Copy every line, leaving nothing out and adding nothing.

════════════════════

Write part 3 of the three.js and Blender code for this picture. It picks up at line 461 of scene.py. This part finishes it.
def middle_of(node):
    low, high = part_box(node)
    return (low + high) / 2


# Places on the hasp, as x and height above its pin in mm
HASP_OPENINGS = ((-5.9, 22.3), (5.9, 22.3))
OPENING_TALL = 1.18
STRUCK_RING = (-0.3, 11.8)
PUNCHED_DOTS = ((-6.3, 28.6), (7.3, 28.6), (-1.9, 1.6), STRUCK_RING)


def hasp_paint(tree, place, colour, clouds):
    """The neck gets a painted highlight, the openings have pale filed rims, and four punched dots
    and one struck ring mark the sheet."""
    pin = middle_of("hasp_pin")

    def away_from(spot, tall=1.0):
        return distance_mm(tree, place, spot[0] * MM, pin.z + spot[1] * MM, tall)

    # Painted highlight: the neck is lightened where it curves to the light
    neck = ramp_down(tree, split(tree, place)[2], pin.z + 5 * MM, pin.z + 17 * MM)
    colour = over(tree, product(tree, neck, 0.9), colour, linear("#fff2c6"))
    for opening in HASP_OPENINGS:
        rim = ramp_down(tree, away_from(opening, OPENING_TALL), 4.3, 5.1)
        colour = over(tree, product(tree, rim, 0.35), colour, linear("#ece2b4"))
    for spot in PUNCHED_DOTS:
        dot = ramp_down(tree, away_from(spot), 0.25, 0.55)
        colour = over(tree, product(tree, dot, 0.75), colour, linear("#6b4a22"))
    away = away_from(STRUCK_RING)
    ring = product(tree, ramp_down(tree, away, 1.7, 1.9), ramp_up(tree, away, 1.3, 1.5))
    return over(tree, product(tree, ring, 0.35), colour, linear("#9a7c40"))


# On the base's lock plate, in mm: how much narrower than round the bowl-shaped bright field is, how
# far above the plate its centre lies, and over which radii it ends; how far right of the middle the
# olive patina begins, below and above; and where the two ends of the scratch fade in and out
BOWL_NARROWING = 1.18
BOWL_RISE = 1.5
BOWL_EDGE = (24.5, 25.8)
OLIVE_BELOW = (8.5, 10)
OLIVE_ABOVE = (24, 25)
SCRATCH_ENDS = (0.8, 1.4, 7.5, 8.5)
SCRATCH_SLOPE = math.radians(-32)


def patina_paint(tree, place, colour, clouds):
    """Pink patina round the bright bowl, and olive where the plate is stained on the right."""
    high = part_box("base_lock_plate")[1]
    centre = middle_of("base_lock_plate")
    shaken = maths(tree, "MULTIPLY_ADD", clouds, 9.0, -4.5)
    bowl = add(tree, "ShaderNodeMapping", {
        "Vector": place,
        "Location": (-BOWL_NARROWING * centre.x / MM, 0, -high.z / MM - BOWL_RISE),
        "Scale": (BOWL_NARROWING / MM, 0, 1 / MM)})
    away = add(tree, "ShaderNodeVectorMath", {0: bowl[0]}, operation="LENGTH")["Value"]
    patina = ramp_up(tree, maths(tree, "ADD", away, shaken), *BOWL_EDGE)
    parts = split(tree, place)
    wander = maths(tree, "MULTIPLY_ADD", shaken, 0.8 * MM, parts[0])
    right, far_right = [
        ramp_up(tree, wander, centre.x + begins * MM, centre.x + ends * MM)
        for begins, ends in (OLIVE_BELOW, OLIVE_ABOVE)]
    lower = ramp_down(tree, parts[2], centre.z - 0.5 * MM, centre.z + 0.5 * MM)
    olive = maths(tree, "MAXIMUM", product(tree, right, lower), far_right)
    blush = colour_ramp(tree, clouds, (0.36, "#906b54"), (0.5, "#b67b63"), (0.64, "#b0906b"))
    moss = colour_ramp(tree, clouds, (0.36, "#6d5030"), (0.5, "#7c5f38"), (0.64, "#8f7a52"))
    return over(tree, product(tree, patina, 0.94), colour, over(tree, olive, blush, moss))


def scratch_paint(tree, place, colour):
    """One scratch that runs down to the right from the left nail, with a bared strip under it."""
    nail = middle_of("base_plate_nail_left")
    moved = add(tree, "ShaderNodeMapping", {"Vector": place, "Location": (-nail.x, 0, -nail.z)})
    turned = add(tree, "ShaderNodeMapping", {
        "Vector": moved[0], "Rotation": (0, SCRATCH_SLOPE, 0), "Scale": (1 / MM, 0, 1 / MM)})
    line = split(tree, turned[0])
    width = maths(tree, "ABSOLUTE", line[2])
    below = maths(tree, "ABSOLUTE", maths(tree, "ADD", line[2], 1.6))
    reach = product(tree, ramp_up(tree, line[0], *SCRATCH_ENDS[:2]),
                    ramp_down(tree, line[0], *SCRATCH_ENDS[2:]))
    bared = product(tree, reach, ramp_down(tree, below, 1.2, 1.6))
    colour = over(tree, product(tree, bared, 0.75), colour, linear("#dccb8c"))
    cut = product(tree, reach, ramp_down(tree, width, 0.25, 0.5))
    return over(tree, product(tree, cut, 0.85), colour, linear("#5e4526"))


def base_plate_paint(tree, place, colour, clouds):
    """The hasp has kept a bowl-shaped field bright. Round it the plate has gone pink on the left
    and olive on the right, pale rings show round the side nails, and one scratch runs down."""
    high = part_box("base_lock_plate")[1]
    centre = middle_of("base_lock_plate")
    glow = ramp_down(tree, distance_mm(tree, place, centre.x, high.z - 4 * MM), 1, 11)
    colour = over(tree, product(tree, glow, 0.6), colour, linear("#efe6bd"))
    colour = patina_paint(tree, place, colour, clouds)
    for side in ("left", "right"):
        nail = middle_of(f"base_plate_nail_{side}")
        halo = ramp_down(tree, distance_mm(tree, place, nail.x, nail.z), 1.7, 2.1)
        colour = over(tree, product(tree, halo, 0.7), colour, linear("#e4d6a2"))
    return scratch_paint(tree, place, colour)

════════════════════

Exercise response:
Write part 3 of the three.js and Blender code for this picture. It picks up at line 461 of scene.py. This part finishes it.
def middle_of(node):
    low, high = part_box(node)
    return (low + high) / 2


# Places on the hasp, as x and height above its pin in mm
HASP_OPENINGS = ((-5.9, 22.3), (5.9, 22.3))
OPENING_TALL = 1.18
STRUCK_RING = (-0.3, 11.8)
PUNCHED_DOTS = ((-6.3, 28.6), (7.3, 28.6), (-1.9, 1.6), STRUCK_RING)


def hasp_paint(tree, place, colour, clouds):
    """The neck gets a painted highlight, the openings have pale filed rims, and four punched dots
    and one struck ring mark the sheet."""
    pin = middle_of("hasp_pin")

    def away_from(spot, tall=1.0):
        return distance_mm(tree, place, spot[0] * MM, pin.z + spot[1] * MM, tall)

    # Painted highlight: the neck is lightened where it curves to the light
    neck = ramp_down(tree, split(tree, place)[2], pin.z + 5 * MM, pin.z + 17 * MM)
    colour = over(tree, product(tree, neck, 0.9), colour, linear("#fff2c6"))
    for opening in HASP_OPENINGS:
        rim = ramp_down(tree, away_from(opening, OPENING_TALL), 4.3, 5.1)
        colour = over(tree, product(tree, rim, 0.35), colour, linear("#ece2b4"))
    for spot in PUNCHED_DOTS:
        dot = ramp_down(tree, away_from(spot), 0.25, 0.55)
        colour = over(tree, product(tree, dot, 0.75), colour, linear("#6b4a22"))
    away = away_from(STRUCK_RING)
    ring = product(tree, ramp_down(tree, away, 1.7, 1.9), ramp_up(tree, away, 1.3, 1.5))
    return over(tree, product(tree, ring, 0.35), colour, linear("#9a7c40"))


# On the base's lock plate, in mm: how much narrower than round the bowl-shaped bright field is, how
# far above the plate its centre lies, and over which radii it ends; how far right of the middle the
# olive patina begins, below and above; and where the two ends of the scratch fade in and out
BOWL_NARROWING = 1.18
BOWL_RISE = 1.5
BOWL_EDGE = (24.5, 25.8)
OLIVE_BELOW = (8.5, 10)
OLIVE_ABOVE = (24, 25)
SCRATCH_ENDS = (0.8, 1.4, 7.5, 8.5)
SCRATCH_SLOPE = math.radians(-32)


def patina_paint(tree, place, colour, clouds):
    """Pink patina round the bright bowl, and olive where the plate is stained on the right."""
    high = part_box("base_lock_plate")[1]
    centre = middle_of("base_lock_plate")
    shaken = maths(tree, "MULTIPLY_ADD", clouds, 9.0, -4.5)
    bowl = add(tree, "ShaderNodeMapping", {
        "Vector": place,
        "Location": (-BOWL_NARROWING * centre.x / MM, 0, -high.z / MM - BOWL_RISE),
        "Scale": (BOWL_NARROWING / MM, 0, 1 / MM)})
    away = add(tree, "ShaderNodeVectorMath", {0: bowl[0]}, operation="LENGTH")["Value"]
    patina = ramp_up(tree, maths(tree, "ADD", away, shaken), *BOWL_EDGE)
    parts = split(tree, place)
    wander = maths(tree, "MULTIPLY_ADD", shaken, 0.8 * MM, parts[0])
    right, far_right = [
        ramp_up(tree, wander, centre.x + begins * MM, centre.x + ends * MM)
        for begins, ends in (OLIVE_BELOW, OLIVE_ABOVE)]
    lower = ramp_down(tree, parts[2], centre.z - 0.5 * MM, centre.z + 0.5 * MM)
    olive = maths(tree, "MAXIMUM", product(tree, right, lower), far_right)
    blush = colour_ramp(tree, clouds, (0.36, "#906b54"), (0.5, "#b67b63"), (0.64, "#b0906b"))
    moss = colour_ramp(tree, clouds, (0.36, "#6d5030"), (0.5, "#7c5f38"), (0.64, "#8f7a52"))
    return over(tree, product(tree, patina, 0.94), colour, over(tree, olive, blush, moss))


def scratch_paint(tree, place, colour):
    """One scratch that runs down to the right from the left nail, with a bared strip under it."""
    nail = middle_of("base_plate_nail_left")
    moved = add(tree, "ShaderNodeMapping", {"Vector": place, "Location": (-nail.x, 0, -nail.z)})
    turned = add(tree, "ShaderNodeMapping", {
        "Vector": moved[0], "Rotation": (0, SCRATCH_SLOPE, 0), "Scale": (1 / MM, 0, 1 / MM)})
    line = split(tree, turned[0])
    width = maths(tree, "ABSOLUTE", line[2])
    below = maths(tree, "ABSOLUTE", maths(tree, "ADD", line[2], 1.6))
    reach = product(tree, ramp_up(tree, line[0], *SCRATCH_ENDS[:2]),
                    ramp_down(tree, line[0], *SCRATCH_ENDS[2:]))
    bared = product(tree, reach, ramp_down(tree, below, 1.2, 1.6))
    colour = over(tree, product(tree, bared, 0.75), colour, linear("#dccb8c"))
    cut = product(tree, reach, ramp_down(tree, width, 0.25, 0.5))
    return over(tree, product(tree, cut, 0.85), colour, linear("#5e4526"))


def base_plate_paint(tree, place, colour, clouds):
    """The hasp has kept a bowl-shaped field bright. Round it the plate has gone pink on the left
    and olive on the right, pale rings show round the side nails, and one scratch runs down."""
    high = part_box("base_lock_plate")[1]
    centre = middle_of("base_lock_plate")
    glow = ramp_down(tree, distance_mm(tree, place, centre.x, high.z - 4 * MM), 1, 11)
    colour = over(tree, product(tree, glow, 0.6), colour, linear("#efe6bd"))
    colour = patina_paint(tree, place, colour, clouds)
    for side in ("left", "right"):
        nail = middle_of(f"base_plate_nail_{side}")
        halo = ramp_down(tree, distance_mm(tree, place, nail.x, nail.z), 1.7, 2.1)
        colour = over(tree, product(tree, halo, 0.7), colour, linear("#e4d6a2"))
    return scratch_paint(tree, place, colour)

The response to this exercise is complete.